I was shocked - my brother works on Wall Street. He wasn't in the area at the time, but I had a number of friends who work in the financial district. Nothing about this surprised me, though. I was shock at the exact way this had happened, but there had been terrorist groups who had declared war on the US for decades, and after the Gulf War we really pissed off a lot of people and since then they've been out to get us. I'd always thought it was going to be some sort of mass chemical attack, or maybe even a nuclear attack, I never thought it'd be a hijacking-suicide attack on the World Trade Centre, nobody did.

There are all sorts of clichés of lost innocence that people are bouncing around right now, and unlike most clichés there are some truth to these. People feel a great deal less secure in New York right now, and I think in America as a whole. Friends I've talked to are expressing a great deal of shock as you can imagine, seeing these two symbols of New York crash to the ground in front of them was devastating and not knowing what will happen next will cause more fear.

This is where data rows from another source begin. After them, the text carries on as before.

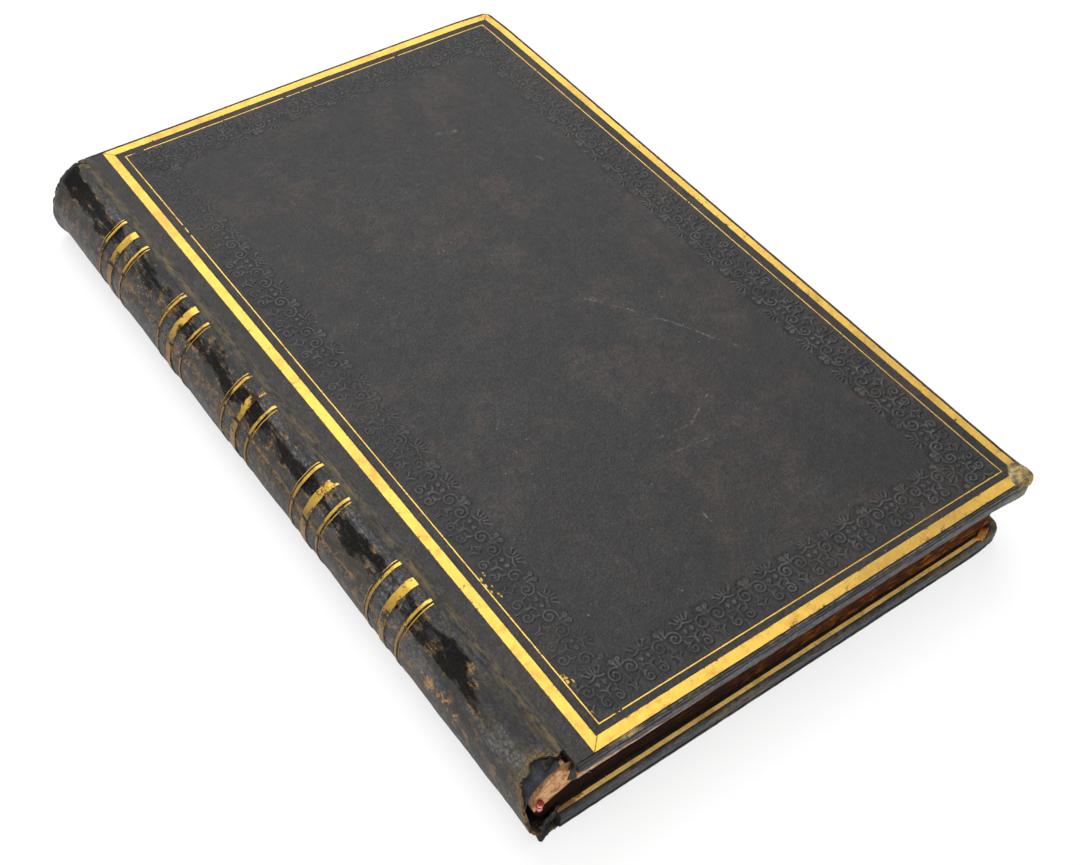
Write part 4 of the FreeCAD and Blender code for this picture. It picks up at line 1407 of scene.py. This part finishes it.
def make_pages():
    """The pages as a pile of thin leaves with slightly uneven edges, and two flyleaves outside."""
    low_box, high_box = (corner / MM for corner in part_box("text_block"))
    bottom, top = COVER_T + PAGE_GAP, BOOK_T - COVER_T - PAGE_GAP
    low, high = low_box.z, high_box.z
    lean = FRONT_X - BACK_X
    fore_low = BACK_X + COVER_W - SQUARE
    hollow = 5.0
    leaf = 0.16
    rng = np.random.default_rng(11)
    points, faces, kinds = [], [], []

    centre, radius, _, _ = back_circle(low, high)

    def back_x(z):
        """The round back at a height."""
        return centre[0] - math.sqrt(max(radius ** 2 - (z - centre[1]) ** 2, 0.0))

    def fore_x(z):
        """The hollow fore-edge at a height."""
        share = (z - bottom) / (top - bottom)
        return fore_low + lean * share - hollow * 4 * share * (1 - share)

    count = int((high - low) / leaf)
    for k in range(count):
        z0 = low + k * leaf
        z1 = z0 + leaf * 0.94
        mid = (z0 + z1) / 2
        x0 = back_x(mid) + rng.uniform(0, 0.10)
        if bottom <= mid <= top:
            x1 = fore_x(mid) - rng.uniform(0, 0.22)
        else:
            x1 = (FRONT_X if mid > top else BACK_X) - SHOULDER_BACK
        end = HALF_H - SQUARE
        y0 = -end + rng.uniform(0, 0.10)
        y1 = end - rng.uniform(0, 0.10)
        offset = len(points)
        points += [(x, y, z) for z in (z0, z1) for x, y in ((x0, y0), (x1, y0), (x1, y1), (x0, y1))]
        faces += [tuple(offset + n for n in q) for q in
                  ((3, 2, 1, 0), (4, 5, 6, 7), (0, 1, 5, 4), (1, 2, 6, 5), (2, 3, 7, 6), (3, 0, 4, 7))]
        kinds += [int(bottom <= mid < bottom + leaf), int(top - leaf < mid <= top), 0, 0, 0, 0]
    pages = add_mesh("pages", points, faces, [MATERIALS["page_edges"], MATERIALS["endpaper"]], kinds,
                     smooth=False)
    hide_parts("text_block")
    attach(pages, "text_block")


def back_of_pages(share):
    """A place and outward direction on the round back, from the back shoulder, 0, to the front one, 1."""
    centre, radius, front, back = back_circle(SHOULDER_DEPTH, BOOK_T - SHOULDER_DEPTH)
    first = math.atan2(*(back - centre)[::-1])
    last = math.atan2(*(front - centre)[::-1])
    if first < 0:
        first += 2 * math.pi
    angle = first + (last - first) * share
    outward = np.array([math.cos(angle), math.sin(angle)])
    return centre + outward * radius, outward


def make_endband(end, low, high, wraps):
    """A band of red and white thread wound round a core, along the round back at one end of the pages."""
    points, faces, kinds = [], [], []
    core_r, around, along = 1.05, 12, 5
    y0 = end - math.copysign(SQUARE - core_r - 0.1, end)
    inward = 1.3
    for wrap in range(wraps):
        swell = 1.0 + 0.16 * ripple(wrap, end, 0.0, 1.7, 3.3)
        offset = len(points)
        for step in range(along):
            local = step / (along - 1)
            share = low + (high - low) * (wrap + local) / wraps
            (x, z), (nx, nz) = back_of_pages(share)
            radius = core_r * (0.78 + 0.22 * math.sin(math.pi * local)) * swell
            for k in range(around):
                turn = 2 * math.pi * k / around
                off = radius * math.cos(turn) - inward
                points.append((x + nx * off, y0 + radius * math.sin(turn), z + nz * off))
        faces += grid_faces(along, around, offset, close=True, flip=True)
        faces.append(tuple(offset + k for k in range(around)))
        faces.append(tuple(offset + (along - 1) * around + k for k in range(around))[::-1])
        kinds += [wrap % 2] * (len(faces) - len(kinds))
    name = "head" if end > 0 else "tail"
    band = add_mesh(f"{name}_endband_thread", points, faces,
                    [MATERIALS["red_thread"], MATERIALS["white_thread"]], kinds)
    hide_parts(f"{name}_endband")
    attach(band, "text_block")


def dress_cad_nodes():
    """Gives the pieces that keep their own shape their materials."""
    wanted = {
        "front_pastedown": "endpaper", "back_pastedown": "endpaper",
        "sewing_cords": "cord",
    }
    for node, key in wanted.items():
        mesh = frame["nodes"][node].data
        mesh.materials.clear()
        mesh.materials.append(MATERIALS[key])


# Studio

LENS_MM = 50.454
SENSOR_MM = 36.0
FLOOR_GLOW = 0.72
SURROUND_STRENGTH = 0.28
CAMERA_AT = (-236.75, -314.7, 414.4)
CAMERA_TURN = (41.149, -2.569, -35.909)


def make_camera():
    data = bpy.data.cameras.new("camera")
    data.lens = LENS_MM
    data.sensor_width = SENSOR_MM
    data.sensor_fit = "HORIZONTAL"
    data.clip_start = 0.01
    camera = bpy.data.objects.new("camera", data)
    camera.location = Vector(CAMERA_AT) * MM
    camera.rotation_euler = Euler([math.radians(a) for a in CAMERA_TURN], "XYZ")
    scene.collection.objects.link(camera)
    scene.camera = camera


def make_floor():
    """A pale floor, which the camera sees nearly white."""
    material = bpy.data.materials.new("studio_floor")
    material.use_nodes = True
    tree = material.node_tree
    shader = tree.nodes["Principled BSDF"]
    shader.inputs["Base Color"].default_value = (0.93, 0.93, 0.93, 1)
    shader.inputs["Roughness"].default_value = 0.9
    shader.inputs["Specular IOR Level"].default_value = 0.1
    white = tree.nodes.new("ShaderNodeEmission")
    white.inputs["Color"].default_value = (1.0, 1.0, 1.0, 1)
    path = tree.nodes.new("ShaderNodeLightPath")
    share = tree.nodes.new("ShaderNodeMath")
    share.operation = "MULTIPLY"
    share.inputs[1].default_value = FLOOR_GLOW
    mix = tree.nodes.new("ShaderNodeMixShader")
    tree.links.new(path.outputs["Is Camera Ray"], share.inputs[0])
    tree.links.new(share.outputs[0], mix.inputs["Fac"])
    tree.links.new(shader.outputs[0], mix.inputs[1])
    tree.links.new(white.outputs[0], mix.inputs[2])
    tree.links.new(mix.outputs[0], tree.nodes["Material Output"].inputs["Surface"])
    half = 4000.0
    floor = add_mesh("floor", [(-half, -half, 0), (half, -half, 0), (half, half, 0), (-half, half, 0)],
                     [(0, 1, 2, 3)], [material], smooth=False)


def add_softbox(name, place, size, power, target=(0.0, 0.0, 0.0)):
    data = bpy.data.lights.new(name, "AREA")
    data.shape = "RECTANGLE"
    data.size, data.size_y = size
    data.energy = power
    lamp = bpy.data.objects.new(name, data)
    lamp.location = place
    lamp.rotation_euler = (Vector(target) - Vector(place)).to_track_quat("-Z", "Y").to_euler()
    scene.collection.objects.link(lamp)


def make_lights():
    """Three softboxes and a dim white surround, which the camera sees white."""
    add_softbox("key_softbox", (0.55, 1.25, 1.55), (1.9, 1.2), 33.0)
    add_softbox("top_softbox", (-0.1, 0.2, 2.0), (1.6, 1.6), 24.0)
    add_softbox("front_softbox", (-1.0, -1.5, 0.75), (1.4, 0.7), 19.0)
    world = bpy.data.worlds.new("studio")
    world.use_nodes = True
    tree = world.node_tree
    tree.nodes.clear()
    path = tree.nodes.new("ShaderNodeLightPath")
    choose = tree.nodes.new("ShaderNodeMixShader")
    for socket, strength in ((1, SURROUND_STRENGTH), (2, 1.0)):
        white = tree.nodes.new("ShaderNodeBackground")
        white.inputs["Color"].default_value = (1.0, 1.0, 1.0, 1)
        white.inputs["Strength"].default_value = strength
        tree.links.new(white.outputs[0], choose.inputs[socket])
    out = tree.nodes.new("ShaderNodeOutputWorld")
    tree.links.new(path.outputs["Is Camera Ray"], choose.inputs["Fac"])
    tree.links.new(choose.outputs[0], out.inputs["Surface"])
    scene.world = world
    scene.view_settings.view_transform = "Standard"


def main():
    make_camera()
    make_lights()
    make_floor()
    dress_cad_nodes()
    make_cover_skin("front", with_roll=True)
    make_cover_skin("back", with_roll=False)
    make_blind_roll("front")
    for side in ("front", "back"):
        make_board(side)
        make_inner_gilt(side)
        gilt_ring(side, "gilt_frame", EDGE_MARGIN + 0.03, FILLET_W - 0.06, lanes=6, gap_share=0.01,
                  replaces=f"{side}_gilt_frame")
        line_leaf_inset = EDGE_MARGIN + LINE_INSET + (LINE_W - LINE_LEAF_W) / 2
        gilt_ring(side, "gilt_line", line_leaf_inset, LINE_LEAF_W, lanes=2, gap_share=0.12,
                  replaces=f"{side}_gilt_line")
    make_spine_skin()
    make_spine_liner()
    make_spine_gilding()
    make_joint_skin("front")
    make_joint_skin("back")
    make_pages()
    make_endband(HEAD, 0.12, 0.88, 26)
    make_endband(TAIL, 0.40, 0.54, 5)
    make_scraps()
    make_mitre_lines()
    make_corner_lump()
    make_stray_leaf()


main()
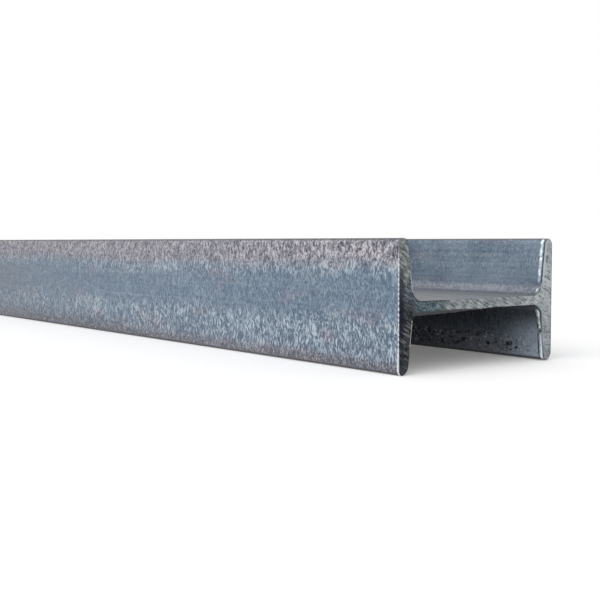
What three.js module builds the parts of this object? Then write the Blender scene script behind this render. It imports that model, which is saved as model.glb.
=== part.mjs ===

In spite of my love for my country, I don't have full confidence in its leaders to react in an appropriate way. The anger frightens me, as much as the events themselves. I think it will be a vendetta, I think that the United States will respond with overwhelming force to this terrorist attack which was perpetrated, I think we'll see, largely by a few fringe rogue elements and a maybe few crucial Middle Eastern states. But I suspect that the counterattack will be nothing compared to what we've seen this week.

The early indications are that there is some Middle Eastern component in this attack, and I think that this can only be bad for peaceful Middle Easterners living in America. We've seen this before in the 1940s when Japanese Americans were rounded up and placed in camps after Pearl Harbour.

I think that this is the end of an era of relative peace and relative absence of terrorism on American soil... Because of the gravity of the situation, the people responsible for this crime should be punished. But it shouldn't be a wild lashing out.